The following versions of the opening section (verses 1-8 and 9–13, reformatted for consistency) illustrate the translational range:

Lâo the Master said, The Great Tâo has no bodily form, but It produced and nourishes heaven and earth. The Great Tâo has no passions, but It causes the sun and moon to revolve as they do. The Great Tâo has no name, but It effects the growth and maintenance of all things. I do not know its name, but I make an effort, and call It the Tâo.

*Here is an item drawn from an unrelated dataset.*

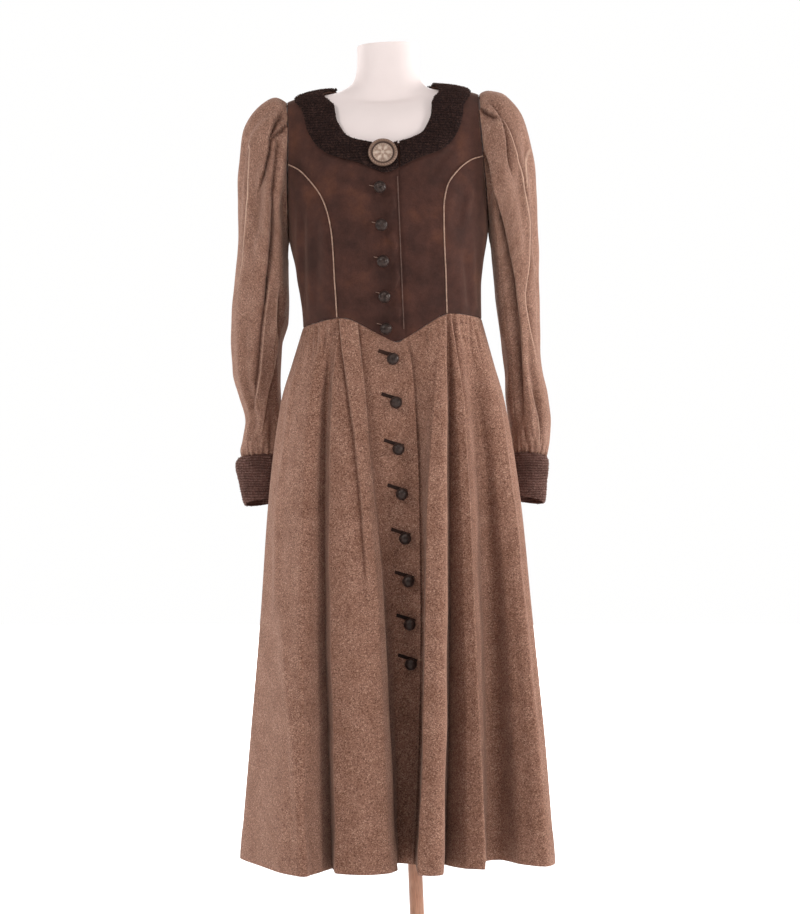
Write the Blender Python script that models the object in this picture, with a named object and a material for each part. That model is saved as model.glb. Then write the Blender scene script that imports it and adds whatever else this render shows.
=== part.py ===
"""A long-sleeved dirndl dress of wool tweed and suede, worn by a limbless dress form on a stand.

Metres, +Z up, the front of the dress faces -Y. The origin is the middle of the stand's underside.
The form, the bodice and the pole are drawn upright and then lean together by LEAN; the skirt
hangs from the leaning waist down to a level hem. "Right" and "left" are the wearer's, so the
right side is at -X. A cloth piece is a wall between an outer and an inner grid of points.
"""
import math

import bpy
import numpy as np

# Driving dimensions
LEAN = math.radians(2.4)          # the whole form leans this far towards -X
SEAM = 0.0003                     # space between neighbouring pieces
FORM_GAP = 0.0008                 # from the body's surface out to the cloth on it
FORM_INSET = 0.0020               # from the body's surface in to the form's shell
SUEDE = 0.0014                    # thickness of the bodice suede
TWEED = 0.0016                    # thickness of the wool tweed
PLUSH = 0.0030                    # thickness of the collar and cuff plush
PLY_GAP = 0.0011                  # between two cloth layers that lie on each other
COLLAR_GAP = 0.0026               # between the suede and the collar that lies on it
SQUARENESS = 2.3                  # exponent of the body's oval sections
HEM_HEIGHT = 0.200                # of the skirt, above the floor

BASE_RADIUS = 0.170
BASE_HEIGHT = 0.018
BASE_BEVEL = 0.004
BASE_SIDES = 32
POLE_RADIUS = 0.0115
POLE_SIDES = 24
FORM_AROUND = 28                  # points round the form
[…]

Now, the Tâo (shows itself in two forms); the Pure and the Turbid, and has (the two conditions of) Motion and Rest. Heaven is pure and earth is turbid; heaven moves and earth is at rest. The masculine is pure and the feminine is turbid; the masculine moves and the feminine is still. The radical (Purity) descended, and the (turbid) issue flowed abroad; and thus all things were produced. The pure is the source of the turbid, and motion is the foundation of rest. If man could always be pure and still, heaven and earth would both revert (to non-existence).
— tr. (Legge 1891)

The Great Tao has no form; It brings forth and raises heaven and earth. The Great Tao has no feelings; It regulates the course of the sun and the moon. The Great Tao has no name; It raises and nourishes the myriad beings. I do not know its name – So I call it Tao.

The Tao can be pure or turbid; moving or tranquil. Heaven is pure, earth is turbid; Heaven is moving, earth is tranquil. The male is moving, the female is tranquil. Descending from the origin, Flowing toward the end, The myriad beings are being born. Purity – the source of turbidity, Movement – the root of tranquility. Always be pure and tranquil; Heaven and earth Return to the primordial.